==== Dataset extract

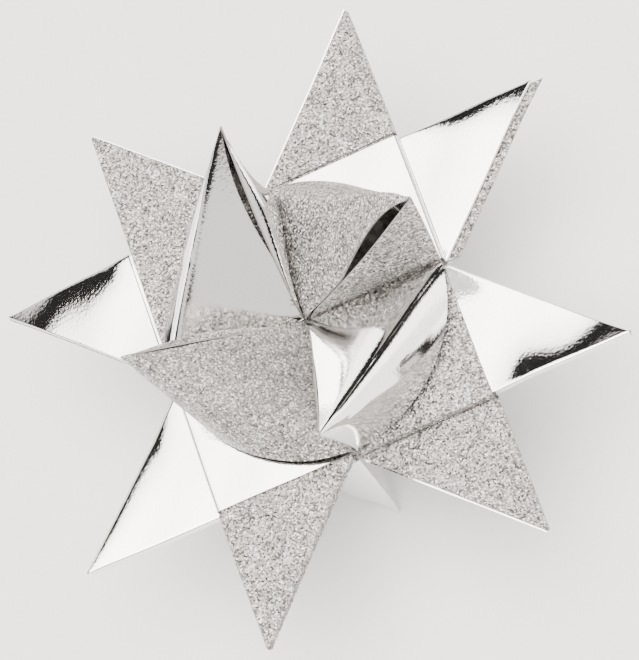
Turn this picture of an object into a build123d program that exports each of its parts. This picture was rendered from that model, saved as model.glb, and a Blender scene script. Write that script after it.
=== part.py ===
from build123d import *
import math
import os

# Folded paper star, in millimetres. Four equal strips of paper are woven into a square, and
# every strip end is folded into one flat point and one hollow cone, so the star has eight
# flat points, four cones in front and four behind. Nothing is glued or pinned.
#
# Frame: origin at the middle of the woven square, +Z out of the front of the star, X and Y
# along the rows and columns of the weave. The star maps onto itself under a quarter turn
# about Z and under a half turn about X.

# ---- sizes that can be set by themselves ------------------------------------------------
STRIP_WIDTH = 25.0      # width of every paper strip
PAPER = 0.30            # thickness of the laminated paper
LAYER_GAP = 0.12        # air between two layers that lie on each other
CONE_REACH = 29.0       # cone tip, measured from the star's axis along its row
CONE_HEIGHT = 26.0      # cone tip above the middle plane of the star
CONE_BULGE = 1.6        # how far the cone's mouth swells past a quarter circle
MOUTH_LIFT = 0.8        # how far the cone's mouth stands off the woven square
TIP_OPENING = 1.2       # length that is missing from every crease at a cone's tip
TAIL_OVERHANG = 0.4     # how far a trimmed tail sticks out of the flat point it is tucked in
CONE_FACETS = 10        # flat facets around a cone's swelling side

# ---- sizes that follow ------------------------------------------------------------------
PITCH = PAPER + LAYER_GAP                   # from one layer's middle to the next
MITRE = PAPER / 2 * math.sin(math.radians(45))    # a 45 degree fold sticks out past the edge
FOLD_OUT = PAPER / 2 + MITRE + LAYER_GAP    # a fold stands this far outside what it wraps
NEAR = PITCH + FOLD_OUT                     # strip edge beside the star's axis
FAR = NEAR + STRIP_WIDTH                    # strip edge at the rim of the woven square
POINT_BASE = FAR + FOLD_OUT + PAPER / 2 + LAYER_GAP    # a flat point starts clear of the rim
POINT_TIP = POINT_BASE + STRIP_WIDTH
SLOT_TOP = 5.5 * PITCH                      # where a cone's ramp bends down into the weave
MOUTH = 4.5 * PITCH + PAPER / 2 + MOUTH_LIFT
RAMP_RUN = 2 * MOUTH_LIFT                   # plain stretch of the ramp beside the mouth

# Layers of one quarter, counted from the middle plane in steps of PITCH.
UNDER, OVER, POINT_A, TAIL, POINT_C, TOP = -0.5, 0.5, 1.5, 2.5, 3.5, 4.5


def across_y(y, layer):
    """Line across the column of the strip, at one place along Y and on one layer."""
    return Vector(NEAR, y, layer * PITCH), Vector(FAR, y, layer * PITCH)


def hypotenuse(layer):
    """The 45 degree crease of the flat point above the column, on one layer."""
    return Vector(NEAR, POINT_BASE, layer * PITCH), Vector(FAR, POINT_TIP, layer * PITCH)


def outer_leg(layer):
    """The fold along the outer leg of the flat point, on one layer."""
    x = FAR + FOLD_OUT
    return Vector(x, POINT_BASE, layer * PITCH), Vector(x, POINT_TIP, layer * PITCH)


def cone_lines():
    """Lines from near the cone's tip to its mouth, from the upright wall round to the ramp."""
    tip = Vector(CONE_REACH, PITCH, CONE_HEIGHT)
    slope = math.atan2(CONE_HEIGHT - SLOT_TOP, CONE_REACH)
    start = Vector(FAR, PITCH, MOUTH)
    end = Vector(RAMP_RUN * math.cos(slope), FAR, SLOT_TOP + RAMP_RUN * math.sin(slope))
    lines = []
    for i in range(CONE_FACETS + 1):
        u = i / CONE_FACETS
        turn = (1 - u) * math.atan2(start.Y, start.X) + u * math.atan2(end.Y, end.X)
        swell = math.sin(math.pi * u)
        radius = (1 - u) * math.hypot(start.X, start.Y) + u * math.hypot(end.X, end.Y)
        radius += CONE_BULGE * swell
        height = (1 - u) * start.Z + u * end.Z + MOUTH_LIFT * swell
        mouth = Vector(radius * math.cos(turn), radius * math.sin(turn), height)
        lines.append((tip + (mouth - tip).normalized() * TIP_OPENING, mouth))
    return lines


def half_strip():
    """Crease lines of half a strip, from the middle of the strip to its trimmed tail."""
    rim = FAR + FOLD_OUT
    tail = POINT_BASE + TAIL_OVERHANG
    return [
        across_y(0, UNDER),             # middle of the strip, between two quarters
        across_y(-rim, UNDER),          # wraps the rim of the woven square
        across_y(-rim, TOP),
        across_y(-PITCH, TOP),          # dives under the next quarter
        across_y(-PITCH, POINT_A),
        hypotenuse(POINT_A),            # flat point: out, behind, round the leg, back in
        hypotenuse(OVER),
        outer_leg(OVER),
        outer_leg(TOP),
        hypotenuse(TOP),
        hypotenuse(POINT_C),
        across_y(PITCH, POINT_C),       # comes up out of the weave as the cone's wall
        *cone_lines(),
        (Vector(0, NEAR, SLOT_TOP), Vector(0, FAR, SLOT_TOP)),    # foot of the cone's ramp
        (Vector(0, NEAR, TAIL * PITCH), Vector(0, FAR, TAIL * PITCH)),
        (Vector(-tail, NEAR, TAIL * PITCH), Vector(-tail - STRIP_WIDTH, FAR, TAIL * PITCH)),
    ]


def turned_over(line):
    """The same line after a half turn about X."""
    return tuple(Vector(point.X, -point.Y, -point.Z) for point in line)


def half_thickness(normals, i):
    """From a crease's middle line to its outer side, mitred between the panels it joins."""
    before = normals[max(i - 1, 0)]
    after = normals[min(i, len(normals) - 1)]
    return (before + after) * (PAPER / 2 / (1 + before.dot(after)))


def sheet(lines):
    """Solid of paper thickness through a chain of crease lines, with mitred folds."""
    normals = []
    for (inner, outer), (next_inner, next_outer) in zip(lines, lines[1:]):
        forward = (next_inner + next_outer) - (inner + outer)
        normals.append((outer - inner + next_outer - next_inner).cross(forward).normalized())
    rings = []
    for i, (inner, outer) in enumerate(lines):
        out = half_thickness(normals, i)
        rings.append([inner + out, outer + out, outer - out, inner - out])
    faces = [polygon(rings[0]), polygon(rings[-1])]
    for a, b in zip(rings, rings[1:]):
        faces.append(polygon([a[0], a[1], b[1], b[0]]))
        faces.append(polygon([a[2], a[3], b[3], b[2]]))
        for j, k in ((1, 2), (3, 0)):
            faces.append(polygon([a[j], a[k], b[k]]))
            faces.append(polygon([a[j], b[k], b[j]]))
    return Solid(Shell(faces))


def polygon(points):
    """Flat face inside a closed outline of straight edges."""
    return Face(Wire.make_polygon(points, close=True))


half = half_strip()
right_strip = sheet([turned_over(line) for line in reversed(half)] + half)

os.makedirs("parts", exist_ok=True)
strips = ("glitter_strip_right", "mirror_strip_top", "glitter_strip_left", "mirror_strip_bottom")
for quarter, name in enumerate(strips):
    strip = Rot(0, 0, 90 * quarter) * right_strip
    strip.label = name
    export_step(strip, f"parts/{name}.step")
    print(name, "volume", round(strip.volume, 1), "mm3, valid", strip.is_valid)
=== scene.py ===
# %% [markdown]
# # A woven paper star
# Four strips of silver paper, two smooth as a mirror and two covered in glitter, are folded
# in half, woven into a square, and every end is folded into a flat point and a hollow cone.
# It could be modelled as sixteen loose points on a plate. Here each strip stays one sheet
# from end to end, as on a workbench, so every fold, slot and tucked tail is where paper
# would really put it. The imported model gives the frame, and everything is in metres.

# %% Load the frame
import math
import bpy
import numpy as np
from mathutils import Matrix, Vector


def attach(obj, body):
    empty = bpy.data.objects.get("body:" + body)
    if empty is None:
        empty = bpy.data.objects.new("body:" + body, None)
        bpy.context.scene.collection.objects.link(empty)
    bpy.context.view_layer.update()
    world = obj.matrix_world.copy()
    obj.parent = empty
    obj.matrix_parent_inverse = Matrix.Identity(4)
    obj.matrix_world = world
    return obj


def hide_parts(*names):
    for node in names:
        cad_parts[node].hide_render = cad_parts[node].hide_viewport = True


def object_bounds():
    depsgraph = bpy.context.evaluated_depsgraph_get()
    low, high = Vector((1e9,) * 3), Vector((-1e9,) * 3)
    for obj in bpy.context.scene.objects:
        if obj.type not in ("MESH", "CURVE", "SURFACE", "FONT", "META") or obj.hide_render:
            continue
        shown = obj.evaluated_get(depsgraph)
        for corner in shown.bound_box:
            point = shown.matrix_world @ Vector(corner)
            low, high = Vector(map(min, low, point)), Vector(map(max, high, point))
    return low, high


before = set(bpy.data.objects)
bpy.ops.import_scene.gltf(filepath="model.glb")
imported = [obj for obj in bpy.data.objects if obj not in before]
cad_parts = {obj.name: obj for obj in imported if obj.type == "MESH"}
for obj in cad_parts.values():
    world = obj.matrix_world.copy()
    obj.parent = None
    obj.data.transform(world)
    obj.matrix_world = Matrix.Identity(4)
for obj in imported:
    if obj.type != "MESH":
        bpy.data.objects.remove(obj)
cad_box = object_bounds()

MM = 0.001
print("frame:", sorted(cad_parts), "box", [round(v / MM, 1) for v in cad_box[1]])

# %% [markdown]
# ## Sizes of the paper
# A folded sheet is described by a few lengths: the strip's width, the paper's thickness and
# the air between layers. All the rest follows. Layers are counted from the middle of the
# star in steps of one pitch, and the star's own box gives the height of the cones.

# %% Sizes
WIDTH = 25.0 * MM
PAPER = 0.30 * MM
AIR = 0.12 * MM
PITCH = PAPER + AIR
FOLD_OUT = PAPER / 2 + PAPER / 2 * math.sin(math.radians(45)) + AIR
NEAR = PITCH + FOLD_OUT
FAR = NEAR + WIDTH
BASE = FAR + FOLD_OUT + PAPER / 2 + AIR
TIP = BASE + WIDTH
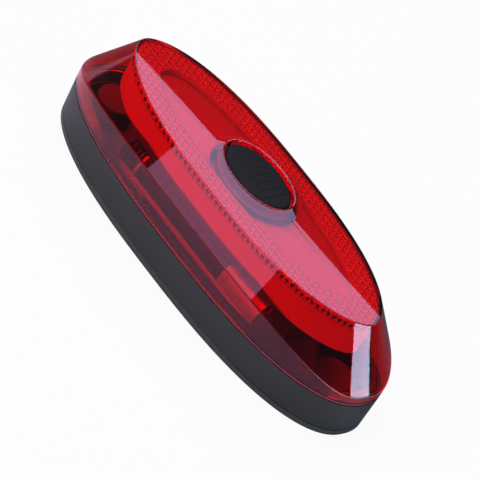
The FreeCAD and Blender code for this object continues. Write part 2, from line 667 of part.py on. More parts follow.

========

Work to do: Reproduce only the lines from the one containing "obj.data.transform(world)" through the one containing "v in cad_box[1]])", inclusive of both.

Solution:
    obj.data.transform(world)
    obj.matrix_world = Matrix.Identity(4)
for obj in imported:
    if obj.type != "MESH":
        bpy.data.objects.remove(obj)
cad_box = object_bounds()

MM = 0.001
print("frame:", sorted(cad_parts), "box", [round(v / MM, 1) for v in cad_box[1]])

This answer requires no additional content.